Our granddaughters are now 3 and 10 months. So, of course, we have dug out the children’s books we had when our children were young. One of those is a Christmas book titled “Angel Pig”. We even have an Angel Pig Christmas ornament but I will spare you. The story tells of a family of pigs who are getting ready for Christmas. As they prepare to go shopping for shiny and new wonderful presents, they discover they don’t have any money because they have already spent it on themselves. In their despair, the Angel Pig appears and tells them not to worry. It is not about what expensive gift they will receive but about celebrating one another. You don’t need money just enjoy each other and have time to rejoice. So they go off and make crafts, bake bread, and write poems for each other and have the best Christmas ever.

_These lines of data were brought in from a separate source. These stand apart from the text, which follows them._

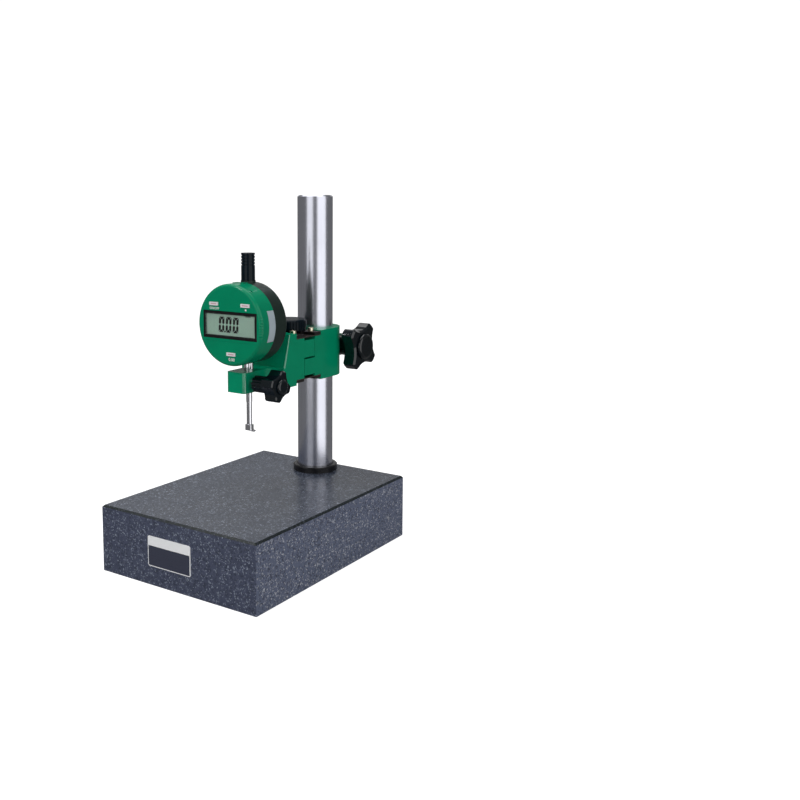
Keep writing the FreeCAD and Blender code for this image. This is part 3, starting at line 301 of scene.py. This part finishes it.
def makeWindow(look):
    material, tree, shader = newFinish("clearWindow", {
        "Base Color": look["tint"], "IOR": look["bending"], "Transmission Weight": 1.0})
    smear = noise(tree, objectPlace(tree), look["smears"], look["smearDetail"])["Fac"]
    setSocket(tree, shader["Roughness"], spread(tree, smear, look["smearSpan"], look["rough"]))
    return material


metalLooks = {
    "ground_steel": {"name": "groundSteel", "light": (0.69, 0.7, 0.78), "dark": (0.61, 0.62, 0.7),
                     "stretch": (700.0, 700.0, 5.0), "rough": (0.24, 0.27), "relief": 0.0002},
    "bolt_steel": {"name": "platedSteel", "light": (0.86, 0.8, 0.62), "dark": (0.6, 0.54, 0.4),
                   "stretch": (600.0, 600.0, 600.0), "rough": (0.18, 0.34), "relief": 0.004},
    "polished_steel": {"name": "polishedSteel", "light": (0.8, 0.8, 0.84), "dark": (0.7, 0.7, 0.74),
                       "stretch": (30.0, 30.0, 2400.0), "rough": (0.06, 0.12), "relief": 0.0004},
    "spring_steel": {"name": "temperedSteel", "light": (0.2, 0.17, 0.15), "dark": (0.09, 0.075, 0.07),
                     "stretch": (40.0, 1500.0, 40.0), "rough": (0.3, 0.45), "relief": 0.003},
    "holding_plates": {"name": "blackenedSteel", "light": (0.1, 0.09, 0.09), "dark": (0.04, 0.036, 0.036),
                       "stretch": (40.0, 1500.0, 40.0), "rough": (0.32, 0.5), "relief": 0.004},
    "brass": {"name": "turnedBrass", "light": (0.83, 0.62, 0.3), "dark": (0.65, 0.46, 0.2),
              "stretch": (300.0, 300.0, 300.0), "rough": (0.2, 0.35), "relief": 0.003},
    "cell": {"name": "cellCan", "light": (0.8, 0.8, 0.8), "dark": (0.65, 0.65, 0.66),
             "stretch": (500.0, 500.0, 500.0), "rough": (0.15, 0.3), "relief": 0.002},
    "scale": {"name": "etchedScale", "light": (0.6, 0.42, 0.2), "dark": (0.2, 0.14, 0.06),
              "stretch": (40.0, 40.0, 5200.0), "rough": (0.3, 0.5), "relief": 0.003, "metallic": 0.6},
}


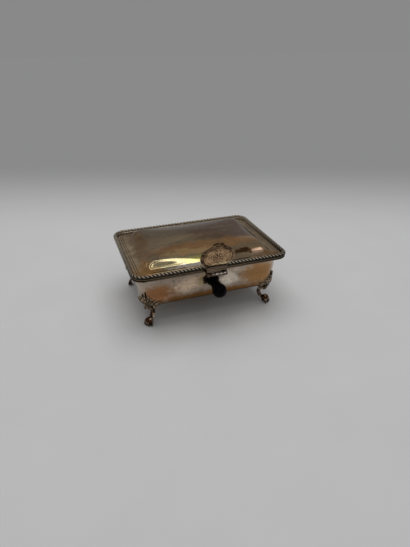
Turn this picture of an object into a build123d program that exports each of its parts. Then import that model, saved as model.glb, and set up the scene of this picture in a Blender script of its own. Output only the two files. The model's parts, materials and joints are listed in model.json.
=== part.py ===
from build123d import *

import os
from math import atan2, cos, radians, sin

# A small footed table box in plated sheet metal. The rope-edged, domed lid is hinged at the front,
# where an upright oval thumbpiece stands on the hinge above a short black knob.
# X runs along the front, Y to the back and Z up. Millimetres. The soles stand on Z = 0.

# Lid: a pressed sheet with a flat flange, two fine grooves, and a dome with a gentle crown
lid_width = 150.0
lid_depth = 109.0
lid_corner_radius = 12.0
lid_sheet = 1.0
dome_inset = 10.5
dome_corner_radius = 7.0
dome_slope_run = 12.0
dome_slope_rise = 9.2
dome_crown_rise = 4.3
crest_corner_radius = 9.0
groove_count = 2
groove_inset = 6.2
groove_pitch = 2.0
groove_width = 0.5
groove_depth = 0.3
# Shares of the slope's run and rise, from the foot of the dome up to its crest
slope_shares = ((0.0, 0.0), (0.1, 0.04), (0.24, 0.19), (0.45, 0.47), (0.66, 0.75), (0.82, 0.9), (1.0, 1.0))
# Shares of the crest's width and depth at which the crown has a section
crown_shares = (0.86, 0.7, 0.5, 0.3)
# How far the dome's inner face is drawn in, as a share of the sheet
slope_draw_share = 0.35

# Rope border: a half-round moulding on the edge of the lid
border_width = 4.0
border_height = 3.0
border_overhang = 1.0
border_flat = 0.3

# Tray: the drawn sheet body, with leaning walls and a flange under the lid
tray_floor_height = 21.5
tray_height = 34.0
tray_sheet = 1.0
mouth_inset = 5.0
wall_lean = 4.0
tray_corner_radius = 14.0
floor_edge_radius = 6.0
rim_setback = 0.4

# Wire soldered round the edge of the tray's flange
rim_wire_depth = 1.2
rim_wire_height = 1.6
rim_round_share = 0.45

# Hinge on the front edge: interleaved knuckles on one pin
hinge_width = 19.0
knuckle_count = 5
knuckle_radius = 1.7
knuckle_gap = 0.3
pin_radius = 0.75
pin_clearance = 0.05
pin_end = 0.3
hinge_reach = 3.9
hinge_drop = 3.0
tray_leaf_sheet = 1.0
tray_leaf_seat = 3.0
lid_leaf_sheet = 1.2
lid_tail_sheet = 1.0
lid_leaf_rise = 4.0
hinge_notch_clearance = 0.2

# Thumbpiece: an upright oval casting on the lid's half of the hinge
thumb_width = 32.0
thumb_height = 22.6
thumb_foot_cut = 1.7
thumb_sheet = 1.6
thumb_lean = radians(9.0)
thumb_rim_width = 1.5
thumb_rim_height = 0.5
thumb_ring_width = 18.0
thumb_ring_height = 14.0
thumb_ring_rise = 0.4
thumb_boss_radius = 2.2
thumb_boss_rise = 0.8
crest_width = 10.5
crest_height = 4.6
crest_slot_width = 5.6
crest_slot_height = 1.3
crest_seat = 1.5

# Knob: a turned black handle, square to the front wall, with its axis this far below the hinge pin
knob_drop = 11.5
knob_neck_radius = 4.7
knob_head_radius = 6.5
knob_head_distance = 16.6
knob_neck_fillet = 1.5

# Screw that holds the knob, with its washer and nut inside the tray
stud_radius = 1.5
stud_clearance = 0.05
stud_depth_in_knob = 9.0
stud_end = 0.5
washer_radius = 4.0
washer_sheet = 0.6
nut_width = 5.5
nut_height = 2.4

# Feet: four castings, each a knee shell on the tray's corner, a curved leg and a paw with toes
knee_sheet = 1.2
knee_rise = 15.5
knee_waist_rise = 9.0
knee_waist_width = 5.0
knee_tip_rise = 3.6
knee_tip_width = 12.5
knee_foot_drop = 2.6
knee_foot_width = 4.5
knee_overrun = 20.0
paw_outset = 13.1
paw_radius = 3.6
paw_height = 3.3
toe_radius = 1.6
toe_reach = 2.7
toe_spread = 38.0
toe_count = 3
leg_swing = 9.6
leg_width_at_knee = 8.0
leg_width_at_ankle = 3.6
leg_depth_at_knee = 5.2
leg_depth_at_ankle = 3.4
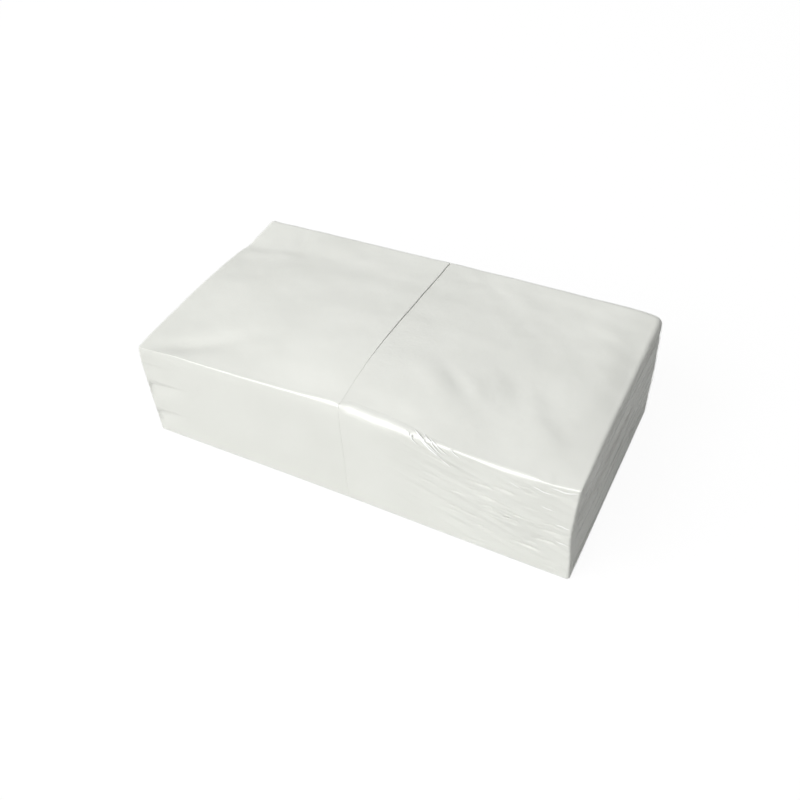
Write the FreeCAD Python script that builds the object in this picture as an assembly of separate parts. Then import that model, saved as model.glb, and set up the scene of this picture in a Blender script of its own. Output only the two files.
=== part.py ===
"""A pack of paper napkins, wrapped in clear film.

Two stacks of napkins lie side by side with a narrow gap between them. Every napkin is folded once
each way, and the napkins of one stack are one solid, whose sides are ridged clump by clump. The
film is drawn tight over both stacks. It laps over itself under the base in a seam, and closes at
each end like an envelope: two side flaps, a base flap over them and a top flap over that.

X runs along the pack, from the left stack to the right one. Y runs from the front to the back.
Z is up. The origin is the middle of the base. Lengths are in millimetres.
"""

import FreeCAD, Part
import math
import os

Vector = FreeCAD.Vector

# One napkin: a thin sheet, folded once each way
sheet_width = 234.8
sheet_depth = 250.4
layer_thickness = 0.078
layers_when_folded = 4
corner_radius = 1.6

# The stacks
napkins_per_stack = 200
napkins_per_clump = 10
clump_groove = 0.3
stack_gap = 0.8

# How far the top stands above its flat height, because folds are springier than cut edges. Each
# line across the pack is given at the front, half-way back and at the back.
left_end_rise = (-2.6, 0.4, -0.6)
left_middle_rise = (0.2, 2.6, 0.6)
gap_rise = (4.0, 6.0, 1.8)
right_middle_rise = (-1.4, 1.8, 2.0)
right_end_rise = (-1.2, -0.8, 0.8)

# How far the tight film draws in the edges
top_edge_radius = 2.4
base_edge_radius = 1.0
facets_per_corner = 2
facets_per_edge = 3

# The film
film_thickness = 0.08
film_clearance = 0.3
seam_overlap = 14.0
flap_overlap = 10.0
side_flap_share = 0.45
flap_margin = 0.6

# How far the surface that cuts the tops reaches past the pack
crown_margin = 5.0

folded_width = sheet_width / 2
folded_depth = sheet_depth / 2
stack_height = layer_thickness * layers_when_folded * napkins_per_stack
stack_base = 2 * film_thickness
stack_centre = (stack_gap + folded_width) / 2
half_length = stack_gap / 2 + folded_width
half_depth = folded_depth / 2
flat_top = stack_base + stack_height


def crown(lift):
    """The crowned surface of the top napkins, a little larger than the pack and raised by a lift."""
    end = half_length + crown_margin
    side = half_depth + crown_margin
    lines = (
        (-end, left_end_rise),
        (-stack_centre, left_middle_rise),
        (0.0, gap_rise),
        (stack_centre, right_middle_rise),
        (end, right_end_rise),
    )
    grid = []
    for x, rises in lines:
        grid.append([Vector(x, y, flat_top + lift + rise) for y, rise in zip((-side, 0.0, side), rises)])
    surface = Part.BSplineSurface()
    surface.interpolate(grid)
    return surface.toShape()


def column(centre_x, half_width, half_depth, radius, base):
    """A tall block with upright corners rounded in flat facets."""
    points = []
    for quarter, (sign_x, sign_y) in enumerate(((1, 1), (-1, 1), (-1, -1), (1, -1))):
        for facet in range(facets_per_corner + 1):
            angle = math.pi / 2 * (quarter + facet / facets_per_corner)
            x = centre_x + sign_x * (half_width - radius) + radius * math.cos(angle)
            y = sign_y * (half_depth - radius) + radius * math.sin(angle)
            points.append(Vector(x, y, base))
    outline = Part.makePolygon([*points, points[0]])
    return Part.Face(outline).extrude(Vector(0, 0, 2 * stack_height))


def level_outline(edges, centre_x, across, along, base, share):
    """The top edges, drawn in across and along, and brought down to a share of their height."""
    outline = []
    for edge in edges:
        curve = edge.Curve.toBSpline(edge.FirstParameter, edge.LastParameter)
        for index, pole in enumerate(curve.getPoles(), 1):
            x = centre_x + (pole.x - centre_x) * across
            curve.setPole(index, Vector(x, pole.y * along, base + (pole.z - base) * share))
        outline.append(curve.toShape())
    return outline


def crowned_block(centre_x, half_width, half_depth, radius, base, lift, levels):
    """A closed block from a flat base to the crown. Its sides join one level to the next.

    Each level is a share of the height and an inset from the sides, from the base to the top.
    """
    top_inset = levels[-1][1]
    top_width = half_width - top_inset
    top_depth = half_depth - top_inset
    top = crown(lift).common(column(centre_x, top_width, top_depth, radius, base)).Faces[0]
    outlines = []
    for share, inset in levels:
        across = (half_width - inset) / top_width
        along = (half_depth - inset) / top_depth
        outlines.append(level_outline(top.OuterWire.Edges, centre_x, across, along, base, share))
    faces = [Part.Face(Part.Wire(outlines[0])), top]
    for lower, upper in zip(outlines, outlines[1:]):
        for lower_edge, upper_edge in zip(lower, upper):
            faces.append(Part.makeRuledSurface(lower_edge, upper_edge))
    shell = Part.makeShell(faces)
    shell.sewShape(1e-4)
    block = Part.Solid(shell.Shells[0])
    if block.Volume < 0:
        block.reverse()
    return block


def base_levels(height, radius):
    """The levels that round the base edge in flat facets, from the base up."""
    levels = []
    for facet in range(facets_per_edge + 1):
        angle = math.pi / 2 * facet / facets_per_edge
        levels.append((radius * (1 - math.cos(angle)) / height, radius * (1 - math.sin(angle))))
    return levels


def top_levels(height, radius):
    """The levels that round the top edge in flat facets, up to the top."""
    return [(1 - share, inset) for share, inset in reversed(base_levels(height, radius))]


def napkin_stack(side):
    """One stack, on the left for side -1 or on the right for side 1."""
    below = base_levels(stack_height, base_edge_radius)
    above = top_levels(stack_height, top_edge_radius)
    half_clumps = round(2 * napkins_per_stack / napkins_per_clump)
    ridges = []
    for index in range(half_clumps + 1):
        share = index / half_clumps
        if below[-1][0] < share < above[0][0]:
            ridges.append((share, clump_groove if index % 2 else 0.0))
    levels = [*below, *ridges, *above]
    half_width = folded_width / 2
    return crowned_block(side * stack_centre, half_width, half_depth, corner_radius, stack_base, 0.0, levels)


def film_block(spread, base):
    """The block that the inside or the outside of the film encloses, spread out from the stacks."""
    height = flat_top + spread - base
    base_radius = base_edge_radius + film_thickness - base
    levels = [*base_levels(height, base_radius), *top_levels(height, top_edge_radius + spread)]
    radius = corner_radius + spread
    return crowned_block(0.0, half_length + spread, half_depth + spread, radius, base, spread, levels)


def end_flap(start, end, reach, layers):
    """A flap on the right end, hinged on a line from start to end and narrowing as it reaches in."""
    wall = half_length + film_clearance + film_thickness / 2
    along = (end - start).normalize()
    inward = Vector(0, -along.z, along.y)
    tip = end + (inward - along) * reach
    heel = start + (inward + along) * reach
    flap = Part.Face(Part.makePolygon([start, end, tip, heel, start]))
    flap.translate(Vector(wall, 0, 0))
    return flap.extrude(Vector(film_thickness * (layers + 0.5), 0, 0))


def end_closure():
    """The four flaps that close the right end, later ones over the earlier ones."""
    low = base_edge_radius + film_thickness + flap_margin
    high = flat_top + min(left_end_rise + right_end_rise) - top_edge_radius - flap_margin
    side = half_depth - corner_radius - flap_margin
    low_front, low_back = Vector(0, -side, low), Vector(0, side, low)
    high_front, high_back = Vector(0, -side, high), Vector(0, side, high)
    side_reach = side_flap_share * (high - low)
    reach = (high - low + flap_overlap) / 2
    front_flap = end_flap(high_front, low_front, side_reach, 1)
    back_flap = end_flap(low_back, high_back, side_reach, 1)
    base_flap = end_flap(low_front, low_back, reach, 2)
    top_flap = end_flap(high_back, high_front, reach, 3)
    return front_flap.multiFuse([back_flap, base_flap, top_flap])


def film_wrap():
    """The film round both stacks, with its base seam and its end flaps."""
    outside = film_block(film_clearance + film_thickness, 0.0)
    inside = film_block(film_clearance, film_thickness)
    inset = base_edge_radius + film_thickness
    corner = Vector(inset - half_length, -seam_overlap / 2, film_thickness / 2)
    seam = Part.makeBox(2 * (half_length - inset), seam_overlap, 1.5 * film_thickness, corner)
    closure = end_closure()
    other_closure = closure.mirror(Vector(0, 0, 0), Vector(1, 0, 0))
    return outside.cut(inside).multiFuse([seam, closure, other_closure])


os.makedirs("parts", exist_ok=True)
napkin_stack(-1).exportStep("parts/napkin_stack_left.step")
napkin_stack(1).exportStep("parts/napkin_stack_right.step")
film_wrap().exportStep("parts/film_wrap.step")
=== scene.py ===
"""A pack of folded paper napkins, two stacks side by side in one wrapper of clear film.

Sizes are in millimetres until a mesh is made. X runs along the pack, Y from its front to its back,
and Z up from the surface it lies on.
"""

import logging
import math
from dataclasses import dataclass
from enum import Enum
from typing import Any, Iterable, Sequence

import bpy
import numpy as np
from mathutils import Matrix


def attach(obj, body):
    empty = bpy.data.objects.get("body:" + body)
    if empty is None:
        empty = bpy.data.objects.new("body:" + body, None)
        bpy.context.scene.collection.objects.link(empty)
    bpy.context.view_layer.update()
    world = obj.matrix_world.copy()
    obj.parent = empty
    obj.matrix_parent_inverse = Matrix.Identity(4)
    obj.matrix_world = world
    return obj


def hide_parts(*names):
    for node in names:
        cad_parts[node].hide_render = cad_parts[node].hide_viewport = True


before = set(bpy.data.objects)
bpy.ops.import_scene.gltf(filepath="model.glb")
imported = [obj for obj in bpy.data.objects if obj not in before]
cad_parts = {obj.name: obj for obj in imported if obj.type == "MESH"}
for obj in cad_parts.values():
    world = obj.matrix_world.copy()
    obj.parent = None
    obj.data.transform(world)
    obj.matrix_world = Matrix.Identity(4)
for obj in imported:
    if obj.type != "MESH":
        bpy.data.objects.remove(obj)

LOG = logging.getLogger("napkin_pack")
MILLIMETRE = 0.001
UP = np.array([0.0, 0.0, 1.0])
HALF_GAP = 0.4


class Side(Enum):
    """The faces of the pack, each with the axes that lie in it."""

    TOP = (1.0, 1.0, 0.0)
    FRONT = (1.0, 0.0, 1.0)
    RIGHT_END = (0.0, 1.0, 1.0)


class Fold(Enum):
    """Which way a crease stands."""

    RIDGE = 1.0
    GROOVE = -1.0


# Numbers in node trees


class Value:
    """A socket in a node tree that Python's own arithmetic works on."""

    def __init__(self, maker: "NodeMaker", socket: bpy.types.NodeSocket) -> None:
        """Wraps a socket of the maker's tree."""
        self.maker = maker
        self.socket = socket

    def math(self, operation: str, *others: Any) -> "Value":
        """A Math node on this value and the others."""
        return self.maker.add("ShaderNodeMath", {"operation": operation}, [self, *others])

    def __add__(self, other: Any) -> "Value":
        """The sum."""
        return self.math("ADD", other)

    __radd__ = __add__

    def __sub__(self, other: Any) -> "Value":
        """The difference."""
        return self.math("SUBTRACT", other)

    def __rsub__(self, other: Any) -> "Value":
        """The difference, from a number."""
        return self.maker.add("ShaderNodeMath", {"operation": "SUBTRACT"}, [other, self])

    def __mul__(self, other: Any) -> "Value":
        """The product."""
        return self.math("MULTIPLY", other)

    __rmul__ = __mul__

    def __truediv__(self, other: Any) -> "Value":
        """The quotient."""
        return self.math("DIVIDE", other)

    def clamped(self) -> "Value":
        """The value, held between 0 and 1."""
        return self.maker.add("ShaderNodeMath", {"operation": "ADD", "use_clamp": True}, [self, 0.0])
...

Trying to wrap your head and heart around taking up your cross is a big lift, maybe even a paralyzing mind and heart bender. But what is the place to start is a lesson a child can grasp? A lesson every parent at some point tries to teach. It isn’t always about you. Jesus is asking us to live, to act, to be like it is not always about us. The gospel of Jesus Christ offers a bold challenge to the dominant cultural message of “what is in it for me.”  The examples of the “me first” movement are legion pretty much in every facet of life. Yes, the call of Jesus to take up your cross can be as intimidating and discipleship hesitating as can be. But maybe Jesus is calling us to live each day looking for a way to affirm that it is not always about you. That seems like a solid, grace-filled, Spirit-led first step. When I look around at the world we live in, the culture we live in, the days we live in, I think I love that about Jesus.